Project Three Research - Adolph Gottlieb

Blast I, 1957

     As I continue to grow interested in developing my own form of visual writing, another artist that I look to for inspiration is the later work of Adolph Gottlieb. Now on one hand I do find Gottlieb’s earlier work – his pictographs – interesting because of how he filled them with “universal symbols” of his own creation ( I took this to mean that he was interested in interpreting the grand and overlaying stories/concepts of the world in his own form of visualization. To that end I am very much interested in his work, such his painting, Man Looking at Woman. This type of painting is also interesting to me because it is done in such a primitive style that it looks as if it could be interpreted by any group of people, however, because Gottlieb put his own imagery into the biomorphic forms, the work becomes more personal.
     However, as my own writings become more visual in nature and plays off of the surrounding images and text that I am looking to “reinterpret” I find Gottlieb’s latter, Burst paintings to be more within the mood and look of what I am trying to create with my own work. For example, in his painting Blast I (1957), Gottlieb uses huge strokes of paint and color to establish a mood for the piece and for the viewer to experience, all without any discernable, direct imagery (Wilkin 16). With these paintings, Gottlieb focuses solely on color and form, which I find myself more and more interested in; line and shape as portraying a mood or feeling, as opposed to directly spelling something out for the viewer to feel. However, I do think it is interesting that Gottlieb’s paintings really exist on their own, there is no real background or backing imagery, which is very different then how I want to create my next works, which are based solely on a preexisting text, which will serve as the basis for my works. So it will be important for myself, as I progress with this work, to understand that there must be a balance between the marks that I make, their relationship to each other and the relationship to the original document.

Man Looking at Woman


Wilkin, Karen.
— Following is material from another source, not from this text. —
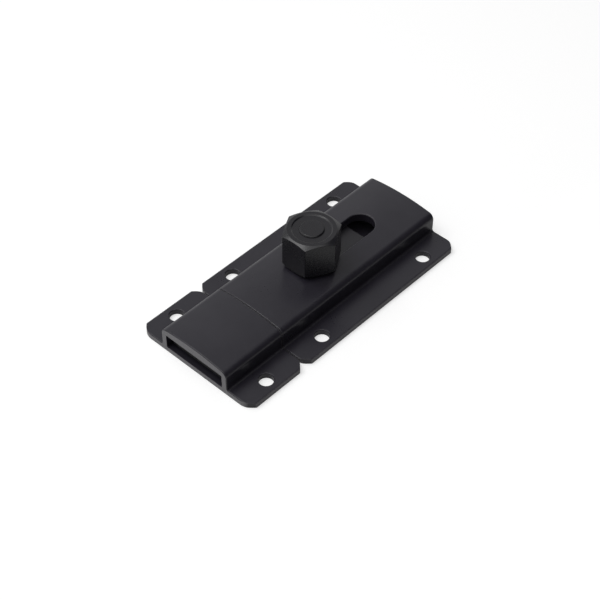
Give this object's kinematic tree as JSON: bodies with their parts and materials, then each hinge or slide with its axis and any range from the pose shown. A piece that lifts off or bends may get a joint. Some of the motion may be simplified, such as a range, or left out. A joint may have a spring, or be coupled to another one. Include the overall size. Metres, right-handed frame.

Color as Field: American Painting 1950-1975. New Haven: Yale University Press, 2007. Print.

Project Three Research - Helen Frankenthaler

Mountains and Sea

     I have only recently become drawn to the work of Frankenthaler after have seen one of her paintings in person. What strikes me is that even though her work falls into the category of “Color Field” painting, the work is still very graphic in the way that the paint is dripped and poured onto the canvas; and in some areas I could almost see her painting form into symbols or words, which I found very appealing to my own artistic mindset.
     What I found really amazing after seeing her work in person was how her images/compositions really seemed to “emerge” from the canvas itself in a way that looked completely natural and believable ( Her works to do not seem like something that was obviously layered and fussed over by the artist, instead the imagery seems to come from within and extend out in all directions and at the same time, “…The figure and ground become one” and any trace of 3D illusionism is completely removed ( After reading this, I could look at her famous painting, Mountains and Sea, and have a better feel as to what she was going for, because at first look I thought the painting was just a total mess- nothing really made sense to me. Now, however, after better understanding the practice behind her works, the imagery seems much more powerful and fitting in with the technique used to make it.
     Yet it is also interesting to my own artistic mind that Frankenthaler was interested in the “ambiguities of symmetry.” In fact when describing her own pieces, Nude and Eden, Frankenthaler stated that there is a balance between what is “enclosed and what is seeing out of an enclosure” (Brown 45). Frankenthaler elaborated by saying that in regards to her work, she was interested in something being symmetrical and not at the same time – each side of the work being different, yet still balancing out the whole composition. 
     I think this is why I am now starting to appreciate Frankenthaler’s work as some form of inspiration for my own projects. Just as her stain paintings seemed to emerge from the canvas itself, I want my drawings/writings to not seem to be layered on top of some background or source image. To be truly effective as a drawing and as writing the work should look to have been originated from its background. So for this final project I need to pay close attention to my backing image/documents because if I start to make marks that do not agree with the original, then the whole piece will come across very badly. I think though if I work to layer, shade and make my marks in a variety of ways then my works will seem as organic and wide-spreading as Frankenthaler’s are.


Frankenthaler, Helen. Interview by Julia Brown. After Mountains and Sea: Frankenthaler 1956-1959. 
New York City: Harry N. Abrams, 1998. 27-49. Print.

Monday, April 9, 2012

Project Three - Initial Sketches

 My initial thoughts going into this project are to bring back my evolving, hand writing/drawings. However, this time, instead of adding my writings onto images (which I saw as a way to re-describe those images) I want to reinterpret historical/political/military documents with my writings directly on top of these documents. I want my writing to have a sporadic, child-like manner that works to show how I see these types of historical/political documents - as these items of a world in which there is this clean, presentable world on the outside (what the public sees), but these documents really represent the desires and wants of these mysterious, cult-like organizations and governments. Basically, I want to again illustrate my uncomfortableness with the world of politics by bringing these documents into my own world.